* [THE PROBLEM] Among the entries below, please repeat exactly and only the lines from the line containing "Reconstruct the object" to the line containing "# ---- driving dimensions, mm", both lines included.
>> begin ENTRIES SUPPLIED
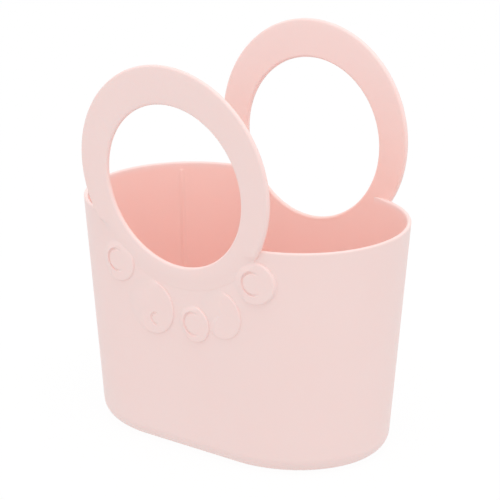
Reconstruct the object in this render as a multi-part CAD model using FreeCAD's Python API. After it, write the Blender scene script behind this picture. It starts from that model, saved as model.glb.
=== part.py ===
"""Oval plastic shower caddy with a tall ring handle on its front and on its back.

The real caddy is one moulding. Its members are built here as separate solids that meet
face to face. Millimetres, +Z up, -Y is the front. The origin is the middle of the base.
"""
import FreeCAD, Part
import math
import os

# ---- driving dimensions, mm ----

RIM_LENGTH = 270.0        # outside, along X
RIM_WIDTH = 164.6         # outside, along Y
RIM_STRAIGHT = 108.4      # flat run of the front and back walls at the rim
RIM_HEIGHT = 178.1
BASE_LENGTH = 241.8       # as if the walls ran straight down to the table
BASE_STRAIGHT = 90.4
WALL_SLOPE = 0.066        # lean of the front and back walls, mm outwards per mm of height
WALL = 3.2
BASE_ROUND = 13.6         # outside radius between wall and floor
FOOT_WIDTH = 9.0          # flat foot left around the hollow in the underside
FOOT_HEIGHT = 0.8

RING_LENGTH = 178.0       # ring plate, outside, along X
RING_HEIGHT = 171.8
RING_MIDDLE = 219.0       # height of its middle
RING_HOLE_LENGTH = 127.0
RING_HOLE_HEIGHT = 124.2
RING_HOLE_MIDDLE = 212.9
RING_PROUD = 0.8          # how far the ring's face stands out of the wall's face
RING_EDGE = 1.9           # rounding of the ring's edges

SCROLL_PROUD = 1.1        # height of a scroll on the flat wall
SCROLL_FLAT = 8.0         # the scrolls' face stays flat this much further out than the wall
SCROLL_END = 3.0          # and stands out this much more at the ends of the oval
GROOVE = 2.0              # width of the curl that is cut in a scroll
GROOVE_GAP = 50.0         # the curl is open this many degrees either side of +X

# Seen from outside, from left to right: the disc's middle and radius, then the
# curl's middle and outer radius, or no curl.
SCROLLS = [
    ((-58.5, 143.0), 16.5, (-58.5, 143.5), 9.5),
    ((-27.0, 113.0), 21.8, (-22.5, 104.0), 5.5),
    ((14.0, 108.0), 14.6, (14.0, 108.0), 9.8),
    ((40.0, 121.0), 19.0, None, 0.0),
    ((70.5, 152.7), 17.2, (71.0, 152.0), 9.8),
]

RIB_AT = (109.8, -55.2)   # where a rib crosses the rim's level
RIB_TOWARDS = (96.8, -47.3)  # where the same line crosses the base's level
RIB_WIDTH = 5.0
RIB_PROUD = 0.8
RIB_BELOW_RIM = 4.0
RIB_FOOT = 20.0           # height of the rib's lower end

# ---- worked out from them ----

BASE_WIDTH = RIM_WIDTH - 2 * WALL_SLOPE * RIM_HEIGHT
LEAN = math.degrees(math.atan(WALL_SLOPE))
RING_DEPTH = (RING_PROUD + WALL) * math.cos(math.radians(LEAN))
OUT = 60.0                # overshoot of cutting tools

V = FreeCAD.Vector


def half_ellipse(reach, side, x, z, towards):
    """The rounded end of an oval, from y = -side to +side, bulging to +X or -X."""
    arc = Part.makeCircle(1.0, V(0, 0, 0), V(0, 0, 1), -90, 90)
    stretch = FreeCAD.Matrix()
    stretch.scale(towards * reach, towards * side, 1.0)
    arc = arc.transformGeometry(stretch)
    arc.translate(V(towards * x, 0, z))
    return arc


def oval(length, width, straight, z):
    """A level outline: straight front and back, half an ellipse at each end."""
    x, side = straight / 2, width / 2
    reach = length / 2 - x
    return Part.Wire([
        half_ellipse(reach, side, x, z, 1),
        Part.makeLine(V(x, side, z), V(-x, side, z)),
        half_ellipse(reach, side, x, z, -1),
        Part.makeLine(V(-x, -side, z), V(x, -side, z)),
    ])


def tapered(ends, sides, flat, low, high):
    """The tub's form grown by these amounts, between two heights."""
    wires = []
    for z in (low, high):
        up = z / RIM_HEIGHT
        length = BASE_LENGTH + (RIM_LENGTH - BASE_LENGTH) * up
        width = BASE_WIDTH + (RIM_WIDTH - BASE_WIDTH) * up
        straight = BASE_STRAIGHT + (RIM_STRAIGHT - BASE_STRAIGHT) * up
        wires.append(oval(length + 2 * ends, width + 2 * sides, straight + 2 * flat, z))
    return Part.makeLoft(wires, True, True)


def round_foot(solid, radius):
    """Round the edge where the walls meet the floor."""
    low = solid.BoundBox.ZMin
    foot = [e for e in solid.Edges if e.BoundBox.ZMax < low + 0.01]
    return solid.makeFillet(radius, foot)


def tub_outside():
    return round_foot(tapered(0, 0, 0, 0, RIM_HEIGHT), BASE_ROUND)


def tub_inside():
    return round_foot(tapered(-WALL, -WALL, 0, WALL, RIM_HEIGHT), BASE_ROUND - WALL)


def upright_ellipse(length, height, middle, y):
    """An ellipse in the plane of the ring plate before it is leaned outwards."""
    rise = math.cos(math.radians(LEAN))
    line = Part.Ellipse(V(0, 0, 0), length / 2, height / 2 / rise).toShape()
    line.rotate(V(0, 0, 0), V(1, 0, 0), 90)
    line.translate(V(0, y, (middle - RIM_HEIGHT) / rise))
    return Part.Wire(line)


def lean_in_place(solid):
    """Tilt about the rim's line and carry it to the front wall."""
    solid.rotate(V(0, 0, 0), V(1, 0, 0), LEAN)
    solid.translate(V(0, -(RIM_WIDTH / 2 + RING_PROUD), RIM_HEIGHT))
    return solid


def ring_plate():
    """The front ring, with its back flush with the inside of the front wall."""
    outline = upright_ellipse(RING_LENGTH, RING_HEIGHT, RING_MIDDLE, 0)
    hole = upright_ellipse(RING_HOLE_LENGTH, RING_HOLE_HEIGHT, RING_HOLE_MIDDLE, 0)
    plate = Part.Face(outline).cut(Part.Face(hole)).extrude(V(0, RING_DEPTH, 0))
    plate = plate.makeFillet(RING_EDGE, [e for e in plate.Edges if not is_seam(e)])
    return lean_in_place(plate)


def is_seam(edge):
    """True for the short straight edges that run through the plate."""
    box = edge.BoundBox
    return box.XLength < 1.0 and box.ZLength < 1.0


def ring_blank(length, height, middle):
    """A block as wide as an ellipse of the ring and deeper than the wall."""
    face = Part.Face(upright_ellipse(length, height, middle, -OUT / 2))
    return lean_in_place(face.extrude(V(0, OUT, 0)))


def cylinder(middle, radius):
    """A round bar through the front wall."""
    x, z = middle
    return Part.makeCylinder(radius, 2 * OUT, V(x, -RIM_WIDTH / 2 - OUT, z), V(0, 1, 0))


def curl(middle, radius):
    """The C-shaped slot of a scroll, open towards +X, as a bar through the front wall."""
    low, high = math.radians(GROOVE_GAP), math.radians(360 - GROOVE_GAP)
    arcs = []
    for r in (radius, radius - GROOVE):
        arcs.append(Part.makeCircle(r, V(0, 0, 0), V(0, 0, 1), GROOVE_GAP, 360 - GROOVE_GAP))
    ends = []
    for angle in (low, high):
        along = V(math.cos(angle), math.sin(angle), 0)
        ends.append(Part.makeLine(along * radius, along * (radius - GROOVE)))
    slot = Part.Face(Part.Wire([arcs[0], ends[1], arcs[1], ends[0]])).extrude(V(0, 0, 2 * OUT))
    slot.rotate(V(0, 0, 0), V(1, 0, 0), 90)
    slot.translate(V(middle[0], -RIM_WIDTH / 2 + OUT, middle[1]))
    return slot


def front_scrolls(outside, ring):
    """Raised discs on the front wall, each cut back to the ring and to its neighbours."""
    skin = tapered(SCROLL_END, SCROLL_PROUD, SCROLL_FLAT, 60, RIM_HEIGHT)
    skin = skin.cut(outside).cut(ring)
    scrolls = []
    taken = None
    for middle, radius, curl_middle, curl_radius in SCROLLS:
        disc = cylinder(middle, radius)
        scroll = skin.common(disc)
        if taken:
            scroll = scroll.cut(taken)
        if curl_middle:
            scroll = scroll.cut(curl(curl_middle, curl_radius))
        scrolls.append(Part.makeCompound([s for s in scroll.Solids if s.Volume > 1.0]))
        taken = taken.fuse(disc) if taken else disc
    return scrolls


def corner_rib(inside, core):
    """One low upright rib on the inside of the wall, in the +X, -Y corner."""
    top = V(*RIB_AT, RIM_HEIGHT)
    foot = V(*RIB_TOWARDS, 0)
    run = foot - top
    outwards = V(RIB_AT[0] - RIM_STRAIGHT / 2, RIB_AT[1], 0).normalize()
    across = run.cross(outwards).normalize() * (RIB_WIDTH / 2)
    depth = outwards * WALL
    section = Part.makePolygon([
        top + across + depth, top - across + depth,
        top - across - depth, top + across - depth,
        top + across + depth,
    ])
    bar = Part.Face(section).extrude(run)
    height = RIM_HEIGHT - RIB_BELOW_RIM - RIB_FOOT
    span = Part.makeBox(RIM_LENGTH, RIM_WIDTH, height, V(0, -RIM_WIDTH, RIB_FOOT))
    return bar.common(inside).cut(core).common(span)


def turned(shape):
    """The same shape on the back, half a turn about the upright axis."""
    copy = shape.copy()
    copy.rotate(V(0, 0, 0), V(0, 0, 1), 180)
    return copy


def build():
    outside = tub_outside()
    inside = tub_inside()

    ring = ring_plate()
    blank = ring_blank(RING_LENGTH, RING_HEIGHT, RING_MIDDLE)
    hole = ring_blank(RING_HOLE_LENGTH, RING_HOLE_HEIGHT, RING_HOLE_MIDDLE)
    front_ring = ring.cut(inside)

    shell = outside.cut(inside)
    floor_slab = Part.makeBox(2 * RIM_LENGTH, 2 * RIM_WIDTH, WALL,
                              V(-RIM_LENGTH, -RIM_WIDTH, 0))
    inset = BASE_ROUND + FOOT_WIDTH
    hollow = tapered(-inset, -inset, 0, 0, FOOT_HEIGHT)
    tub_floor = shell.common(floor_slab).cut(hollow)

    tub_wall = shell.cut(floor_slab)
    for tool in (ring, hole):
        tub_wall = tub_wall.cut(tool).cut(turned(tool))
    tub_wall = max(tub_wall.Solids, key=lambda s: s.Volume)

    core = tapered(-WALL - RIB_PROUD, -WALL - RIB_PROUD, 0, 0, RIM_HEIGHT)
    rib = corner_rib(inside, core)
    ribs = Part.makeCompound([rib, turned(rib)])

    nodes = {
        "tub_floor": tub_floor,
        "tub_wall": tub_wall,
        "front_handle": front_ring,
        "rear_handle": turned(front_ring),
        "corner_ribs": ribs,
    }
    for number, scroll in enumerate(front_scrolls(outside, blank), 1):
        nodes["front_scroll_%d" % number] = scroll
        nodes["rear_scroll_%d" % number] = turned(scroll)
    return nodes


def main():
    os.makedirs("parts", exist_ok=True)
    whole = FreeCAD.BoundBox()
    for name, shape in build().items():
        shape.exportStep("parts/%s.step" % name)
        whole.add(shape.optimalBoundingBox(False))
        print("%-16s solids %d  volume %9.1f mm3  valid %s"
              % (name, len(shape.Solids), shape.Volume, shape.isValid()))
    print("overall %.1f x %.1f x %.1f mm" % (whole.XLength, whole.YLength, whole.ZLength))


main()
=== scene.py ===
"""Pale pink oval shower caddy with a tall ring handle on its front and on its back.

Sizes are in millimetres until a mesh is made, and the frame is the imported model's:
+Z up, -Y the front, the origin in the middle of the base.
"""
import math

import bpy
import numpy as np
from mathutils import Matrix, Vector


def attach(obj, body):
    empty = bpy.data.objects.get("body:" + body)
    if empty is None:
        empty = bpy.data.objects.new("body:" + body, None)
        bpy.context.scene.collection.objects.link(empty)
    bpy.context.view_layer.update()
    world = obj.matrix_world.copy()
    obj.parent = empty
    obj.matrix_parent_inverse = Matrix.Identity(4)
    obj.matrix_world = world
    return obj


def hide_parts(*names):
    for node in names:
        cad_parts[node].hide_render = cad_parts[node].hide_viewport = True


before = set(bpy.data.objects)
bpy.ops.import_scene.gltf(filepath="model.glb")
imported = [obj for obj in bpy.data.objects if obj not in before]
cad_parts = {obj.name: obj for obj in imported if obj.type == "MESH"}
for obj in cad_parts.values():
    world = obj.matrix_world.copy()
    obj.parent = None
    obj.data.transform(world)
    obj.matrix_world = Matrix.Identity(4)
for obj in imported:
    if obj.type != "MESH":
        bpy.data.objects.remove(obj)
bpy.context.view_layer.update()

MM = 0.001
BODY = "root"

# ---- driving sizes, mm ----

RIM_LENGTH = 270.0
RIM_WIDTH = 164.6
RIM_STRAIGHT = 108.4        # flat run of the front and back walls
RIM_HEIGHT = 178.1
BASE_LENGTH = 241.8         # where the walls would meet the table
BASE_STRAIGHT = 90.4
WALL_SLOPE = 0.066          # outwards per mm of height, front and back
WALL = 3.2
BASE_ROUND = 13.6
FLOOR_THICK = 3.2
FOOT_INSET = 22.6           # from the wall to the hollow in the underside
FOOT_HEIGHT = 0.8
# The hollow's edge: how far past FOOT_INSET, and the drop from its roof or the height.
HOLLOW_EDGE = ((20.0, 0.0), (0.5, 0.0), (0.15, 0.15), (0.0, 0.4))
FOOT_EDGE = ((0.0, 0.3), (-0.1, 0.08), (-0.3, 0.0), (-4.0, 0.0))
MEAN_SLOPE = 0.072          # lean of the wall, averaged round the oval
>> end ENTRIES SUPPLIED
>> begin ENTRIES SUPPLIED
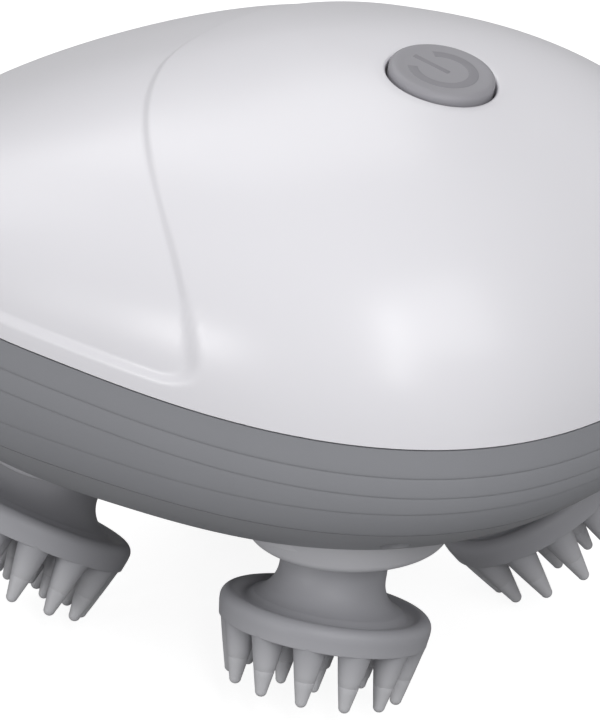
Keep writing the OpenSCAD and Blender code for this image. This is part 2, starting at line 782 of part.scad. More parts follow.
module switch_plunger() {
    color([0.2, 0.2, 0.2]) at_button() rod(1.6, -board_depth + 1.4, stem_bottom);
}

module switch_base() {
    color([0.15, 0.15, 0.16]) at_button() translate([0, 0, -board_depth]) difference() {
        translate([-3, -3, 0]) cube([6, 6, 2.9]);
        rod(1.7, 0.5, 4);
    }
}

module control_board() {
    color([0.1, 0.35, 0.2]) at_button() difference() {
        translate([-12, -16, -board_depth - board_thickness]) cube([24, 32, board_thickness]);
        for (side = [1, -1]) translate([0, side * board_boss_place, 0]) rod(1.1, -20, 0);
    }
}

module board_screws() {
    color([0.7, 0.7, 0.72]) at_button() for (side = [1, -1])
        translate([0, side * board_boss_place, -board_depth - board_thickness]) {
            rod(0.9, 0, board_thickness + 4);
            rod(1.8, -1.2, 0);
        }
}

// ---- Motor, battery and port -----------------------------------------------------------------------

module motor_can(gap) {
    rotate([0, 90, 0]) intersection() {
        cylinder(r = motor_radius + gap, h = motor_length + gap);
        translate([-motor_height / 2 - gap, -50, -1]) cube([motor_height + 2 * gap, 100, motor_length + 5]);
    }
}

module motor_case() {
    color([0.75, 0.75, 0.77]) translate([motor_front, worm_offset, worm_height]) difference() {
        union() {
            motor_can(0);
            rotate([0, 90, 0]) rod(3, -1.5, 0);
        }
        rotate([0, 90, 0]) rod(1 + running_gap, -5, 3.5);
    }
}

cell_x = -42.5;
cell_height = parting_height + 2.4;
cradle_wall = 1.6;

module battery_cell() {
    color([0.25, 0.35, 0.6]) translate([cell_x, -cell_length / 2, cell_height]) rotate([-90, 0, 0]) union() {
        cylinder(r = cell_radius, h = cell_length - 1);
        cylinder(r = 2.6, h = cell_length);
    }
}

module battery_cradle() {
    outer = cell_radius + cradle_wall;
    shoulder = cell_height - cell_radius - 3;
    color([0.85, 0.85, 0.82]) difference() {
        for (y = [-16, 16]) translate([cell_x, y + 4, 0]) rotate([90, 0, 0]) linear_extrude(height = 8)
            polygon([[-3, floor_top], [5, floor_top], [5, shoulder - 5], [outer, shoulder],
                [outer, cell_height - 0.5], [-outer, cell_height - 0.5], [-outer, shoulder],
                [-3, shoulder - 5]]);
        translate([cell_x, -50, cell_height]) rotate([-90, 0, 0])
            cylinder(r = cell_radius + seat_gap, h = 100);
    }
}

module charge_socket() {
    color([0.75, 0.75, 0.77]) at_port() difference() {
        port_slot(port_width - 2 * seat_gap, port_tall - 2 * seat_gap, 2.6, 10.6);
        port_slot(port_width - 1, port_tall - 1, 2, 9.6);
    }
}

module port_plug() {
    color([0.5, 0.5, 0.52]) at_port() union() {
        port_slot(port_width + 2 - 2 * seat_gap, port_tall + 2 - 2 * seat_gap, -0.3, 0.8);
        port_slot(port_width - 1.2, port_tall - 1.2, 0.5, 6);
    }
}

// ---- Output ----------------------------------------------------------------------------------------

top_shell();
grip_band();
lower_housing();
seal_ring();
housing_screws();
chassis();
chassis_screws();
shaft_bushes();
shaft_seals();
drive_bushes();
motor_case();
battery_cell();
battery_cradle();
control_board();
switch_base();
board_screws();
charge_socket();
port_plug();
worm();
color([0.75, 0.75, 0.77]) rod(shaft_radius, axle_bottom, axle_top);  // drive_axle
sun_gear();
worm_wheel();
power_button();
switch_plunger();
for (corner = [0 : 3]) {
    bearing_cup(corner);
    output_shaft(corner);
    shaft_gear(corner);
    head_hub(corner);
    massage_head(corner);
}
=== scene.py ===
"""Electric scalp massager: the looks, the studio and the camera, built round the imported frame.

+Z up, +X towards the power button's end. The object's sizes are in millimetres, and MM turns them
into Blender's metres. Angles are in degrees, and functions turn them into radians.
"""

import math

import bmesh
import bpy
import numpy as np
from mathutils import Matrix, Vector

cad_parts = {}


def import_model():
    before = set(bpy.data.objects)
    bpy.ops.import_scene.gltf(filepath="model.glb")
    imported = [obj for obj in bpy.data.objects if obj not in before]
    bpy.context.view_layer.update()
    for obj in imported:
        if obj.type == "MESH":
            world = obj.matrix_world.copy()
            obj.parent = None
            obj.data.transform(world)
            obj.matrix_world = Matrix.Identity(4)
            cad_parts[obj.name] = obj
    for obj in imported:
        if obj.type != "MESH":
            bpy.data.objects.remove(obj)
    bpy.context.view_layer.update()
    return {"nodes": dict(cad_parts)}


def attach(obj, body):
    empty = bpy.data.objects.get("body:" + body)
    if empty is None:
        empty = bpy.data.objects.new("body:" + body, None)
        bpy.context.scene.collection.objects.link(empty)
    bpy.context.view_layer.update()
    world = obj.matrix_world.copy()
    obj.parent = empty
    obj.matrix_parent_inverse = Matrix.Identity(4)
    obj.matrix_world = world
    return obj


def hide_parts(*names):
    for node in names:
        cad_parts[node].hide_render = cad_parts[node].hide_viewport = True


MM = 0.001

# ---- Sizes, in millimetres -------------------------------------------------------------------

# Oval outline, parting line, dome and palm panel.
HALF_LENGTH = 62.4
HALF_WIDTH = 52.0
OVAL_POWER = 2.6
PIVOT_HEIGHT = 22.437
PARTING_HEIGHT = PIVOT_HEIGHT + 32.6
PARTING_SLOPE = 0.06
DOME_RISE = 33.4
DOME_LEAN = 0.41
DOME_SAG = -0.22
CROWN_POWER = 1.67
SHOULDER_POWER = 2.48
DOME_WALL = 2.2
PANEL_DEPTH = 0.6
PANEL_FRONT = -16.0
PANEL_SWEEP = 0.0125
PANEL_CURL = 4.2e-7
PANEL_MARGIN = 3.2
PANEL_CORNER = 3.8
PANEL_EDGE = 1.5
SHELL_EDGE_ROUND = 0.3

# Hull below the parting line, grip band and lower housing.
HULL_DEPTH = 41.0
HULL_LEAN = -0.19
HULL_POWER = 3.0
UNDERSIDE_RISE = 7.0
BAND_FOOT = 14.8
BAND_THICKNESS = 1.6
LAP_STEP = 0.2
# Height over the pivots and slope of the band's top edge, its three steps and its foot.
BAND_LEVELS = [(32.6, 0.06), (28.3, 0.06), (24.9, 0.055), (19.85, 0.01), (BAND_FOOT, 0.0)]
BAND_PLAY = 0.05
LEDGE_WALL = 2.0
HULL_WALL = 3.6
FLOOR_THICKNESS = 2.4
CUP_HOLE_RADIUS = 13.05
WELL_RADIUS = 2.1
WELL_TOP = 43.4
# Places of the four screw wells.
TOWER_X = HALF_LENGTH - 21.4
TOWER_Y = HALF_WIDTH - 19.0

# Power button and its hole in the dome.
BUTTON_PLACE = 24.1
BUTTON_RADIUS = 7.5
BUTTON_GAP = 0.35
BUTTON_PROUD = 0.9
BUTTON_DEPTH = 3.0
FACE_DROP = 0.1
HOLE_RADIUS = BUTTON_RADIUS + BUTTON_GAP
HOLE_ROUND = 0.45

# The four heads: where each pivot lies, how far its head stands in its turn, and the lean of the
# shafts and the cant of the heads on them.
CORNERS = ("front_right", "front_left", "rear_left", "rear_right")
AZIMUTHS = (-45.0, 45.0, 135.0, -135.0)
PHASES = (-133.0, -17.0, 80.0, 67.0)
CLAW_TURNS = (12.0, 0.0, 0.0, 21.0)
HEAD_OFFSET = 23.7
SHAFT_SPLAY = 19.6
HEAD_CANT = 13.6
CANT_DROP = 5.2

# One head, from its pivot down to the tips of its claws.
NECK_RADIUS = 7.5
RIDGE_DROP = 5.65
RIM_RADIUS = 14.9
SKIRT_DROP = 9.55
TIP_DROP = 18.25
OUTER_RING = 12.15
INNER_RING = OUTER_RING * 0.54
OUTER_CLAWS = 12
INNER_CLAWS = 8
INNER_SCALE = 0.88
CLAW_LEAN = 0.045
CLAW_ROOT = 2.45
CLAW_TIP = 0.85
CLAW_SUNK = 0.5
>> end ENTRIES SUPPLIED
>> begin ENTRIES SUPPLIED
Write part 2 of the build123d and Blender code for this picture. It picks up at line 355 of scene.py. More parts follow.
>> end ENTRIES SUPPLIED
* [CORRECT ANSWER]
Reconstruct the object in this render as a multi-part CAD model using FreeCAD's Python API. After it, write the Blender scene script behind this picture. It starts from that model, saved as model.glb.
=== part.py ===
"""Oval plastic shower caddy with a tall ring handle on its front and on its back.

The real caddy is one moulding. Its members are built here as separate solids that meet
face to face. Millimetres, +Z up, -Y is the front. The origin is the middle of the base.
"""
import FreeCAD, Part
import math
import os

# ---- driving dimensions, mm ----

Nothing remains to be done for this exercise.